Pourquoi, dès lors, la banque songe-t-elle à aller en appel ? Sûrement pas à cause des infractions “techniques” reconnues par le tribunal suite au non-envoi de certains documents promotionnels à la CBFA (rebaptisée entre-temps FSMA). “Le point central, c’est la décision du tribunal de faire application de la loi sur les pratiques du commerce, analyse l’avocat. C’est la toute première fois qu’un tribunal estime que cette loi s’applique à la vente de produits financiers.”

Cette position, défendue initialement par le parquet de Bruxelles, n’arrange pas les affaires de Citibank. Ni du secteur bancaire en général. La raison ? Cette législation est tout simplement moins favorable aux institutions bancaires que la loi sur les prospectus. Explication.

Pour qu’une pratique commerciale soit reconnue trompeuse ou mensongère, la loi sur les pratiques du commerce n’exige pas la démonstration d’une intention dans le chef du commerçant. En l’occurrence, lorsque Citibank a vendu des produits structurés contenant des actifs Lehman Brothers, le fait qu’elle ait eu l’intention ou non de les induire en erreur n’a aucune importance. Seul compte en effet le défaut d’information.
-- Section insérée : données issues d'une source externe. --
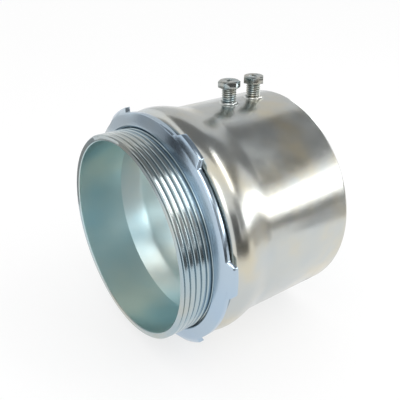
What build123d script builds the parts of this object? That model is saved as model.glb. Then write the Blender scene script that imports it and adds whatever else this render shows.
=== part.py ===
from build123d import *
import os
from math import cos, pi, radians, sin, tan

# A set-screw box connector for four-inch thin-wall tube. The axis is X: the threaded nipple points
# to -X, the socket opens to +X, and the set screws stand on top, at +Z. The origin is on the axis,
# in the plane of the shoulder face that bears on the box wall. Lengths are in millimetres.

# Tube and wall
tube_diameter = 114.3
tube_clearance = 0.9
wall = 4.1
socket_length = 82.2
mouth_chamfer = 1.4
rim_chamfer = 0.8
stop_margin = 0.2

# Threaded nipple
thread_step = 0.45
thread_pitch = 25.4 / 8
thread_depth = 1.25
thread_flank_angle = 36.0
thread_overlap = 0.4
thread_end_gap = 1.6
nipple_length = 24.4
nipple_wall = 3.4
nipple_chamfer = 0.9

# Shoulder
shoulder_width = 3.3
bead_rise = 3.1
bead_offset = 8.6
taper_length = 19.0
curve_steps = 3

# Set screws and their tapped holes
screw_diameter = 8.0
screw_length = 12.0
screw_exposed_length = 8.8
screw_spacing = 17.6
rear_screw_from_rim = 18.0
screw_tip_chamfer = 0.8
head_across_flats = 10.7
head_sides = 6
head_height = 3.8
head_crown_angle = 30.0
head_edge_height = 0.25
recess_span = 6.0
recess_width = 1.5
recess_depth = 1.8
front_head_turn = 28.6
rear_head_turn = -12.2
tap_clearance = 0.06
collar_base_diameter = 11.8
collar_top_diameter = 9.6
collar_height = 1.05
collar_sink = 0.6

# Locknut
nut_clearance = 0.08
nut_plate = 2.9
nut_front_gap = 8.3
nut_bore_chamfer = 1.2
nut_ring_width = 7.7
lug_rise = 3.0
dish_angle = 20.0
lug_angle = 38.0
lug_count = 6
lug_tip_width = 15.4
lug_side_angle = 39.0
lug_corner_radius = 1.6
lug_root_radius = 1.5

# Sizes that follow
thread_radius = tube_diameter / 2 - thread_step
throat_radius = thread_radius - nipple_wall
face_radius = thread_radius + shoulder_width
socket_radius = (tube_diameter + tube_clearance) / 2
body_radius = socket_radius + wall
bead_radius = body_radius + bead_rise
stop_radius = tube_diameter / 2 + stop_margin
taper_end = bead_offset + taper_length
rear_screw_x = socket_length - rear_screw_from_rim
front_screw_x = rear_screw_x - screw_spacing
collar_slope = (collar_base_diameter - collar_top_diameter) / 2 / collar_height


# The wall swells behind the shoulder face: a rounded front, then an easy curve down to the socket
def bead_front(start_x, start_radius, end_x, end_radius, steps):
    """Points along a quarter of an ellipse, from square to the axis to along it."""
    turns = [radians(90 * step / steps) for step in range(steps + 1)]
    return [
        (end_x - (end_x - start_x) * cos(turn), start_radius + (end_radius - start_radius) * sin(turn))
        for turn in turns
    ]


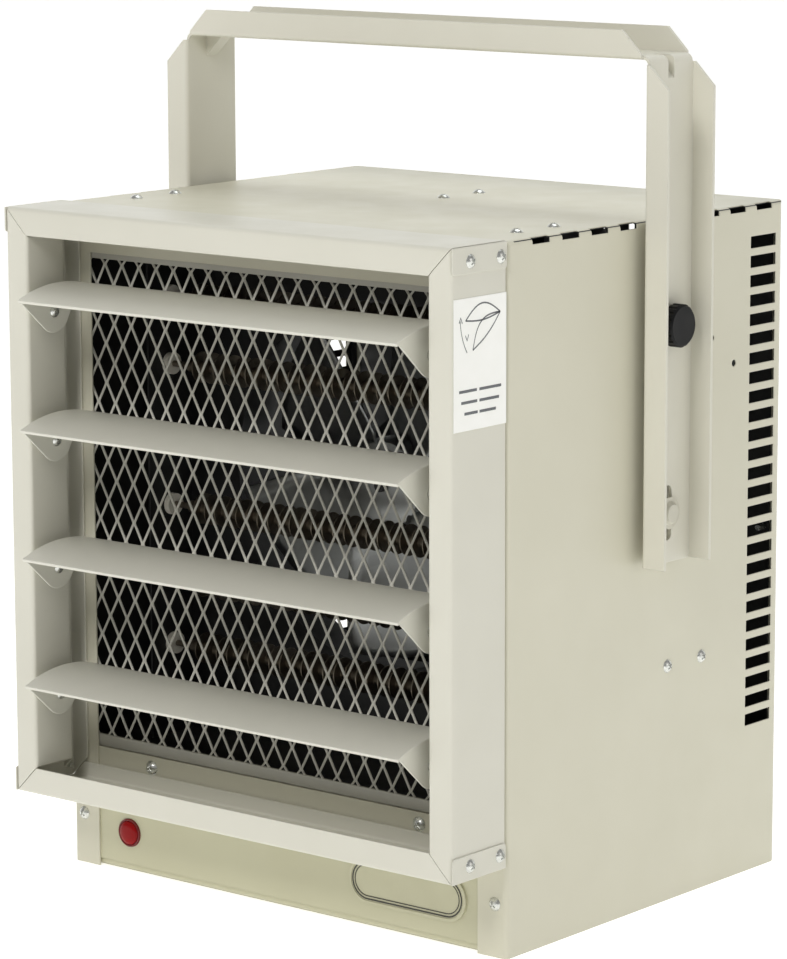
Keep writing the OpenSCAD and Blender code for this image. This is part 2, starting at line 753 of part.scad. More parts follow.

“En revanche, dans la loi sur les prospectus, l’infraction n’est établie que si les informations trompeuses ont été publiées sciemment par la banque”, poursuit Joost Everaert. Autant dire que la loi sur les pratiques du commerce facilite la tâche du parquet, qui n’a plus à apporter la preuve d’une démarche intentionnelle mais peut se contenter simplement de démontrer le caractère trompeur de la publicité.

Autre conséquence non négligeable du jugement, qui pourrait aussi hérisser les banques : la Direction générale contrôle et médiation (DGCM) entre dans la danse. Si la CBFA est compétente pour le contrôle des prospectus, les pratiques commerciales sont quant à elles dans le giron de cette émanation du SPF Economie, qui pourrait mettre son nez dans les pratiques bancaires. “On risque un conflit de législations”, pointe l’avocat de Citibank.

Mauvaise nouvelle pour les affaires similaires

Le parquet de Bruxelles, qui avait plaidé pour la première fois l’application de la loi sur les pratiques du commerce, est plutôt satisfait de l’issue (provisoire) du procès Citibank. Les affaires similaires pourraient bénéficier de cette jurisprudence toute fraîche.

On pense surtout au dossier Deutsche Bank, pour lequel la phase d’enquête est terminée. “Nous analysons attentivement le dossier Deutsche Bank à la lumière de cette récente décision du tribunal”, confirme Jean-Marc Meilleur, porte-parole du parquet bruxellois. Traduction : le parquet attendait le jugement Citibank pour prendre attitude dans ce dossier. La citation de la banque allemande devant le tribunal correctionnel pourrait rapidement tomber.